If you’re a meat-lover, the Mercado 20 de Noviembre is the place to be in Oaxaca. This bustling market comprises a variety of food stalls where you can sample many Oaxacan specialties, but the real draw is the El Pasillo de las Carnes Asadas. Here, you can select your raw meat of choice and watch as it’s expertly grilled to your specifications. Once your feast is ready, grab a spot at one of the long tables with benches, order some salsa and guacamole to accompany your meal, and buy some tortillas from one of the passing vendors to round out the experience.
If you’re looking for a deeper appreciation of Mexico’s rich textile heritage, be sure to visit the Museo Textil de Oaxaca, located right in the heart of the historic center. This admission-free museum is housed in a beautifully restored palacio and holds an impressive collection of over 5,000 locally sourced artifacts that span centuries of textile-making tradition. In addition to the fascinating exhibits, the museum also offers regular film screenings and workshops, providing visitors with an even greater appreciation of the artistry and craftsmanship involved in this time-honored tradition.
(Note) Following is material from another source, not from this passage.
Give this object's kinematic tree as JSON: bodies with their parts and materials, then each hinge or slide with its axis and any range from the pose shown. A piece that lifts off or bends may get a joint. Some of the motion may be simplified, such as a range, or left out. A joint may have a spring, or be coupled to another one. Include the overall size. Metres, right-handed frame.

Only 20 minutes from the center of Oaxaca, Monte Albán is a must-see destination for anyone interested in Mesoamerican archaeology. The ancient Zapotec civilization transformed an entire hilltop into a complex of stepped pyramids, palaces, an observatory, and a ball court, making it one of the world’s most impressive archaeological sites. The site also offers breathtaking 360-degree views of the surrounding valley from its UNESCO-listed vantage point. To get there, simply take a taxi and prepare to be amazed by the rich history and stunning natural beauty of this incredible destination.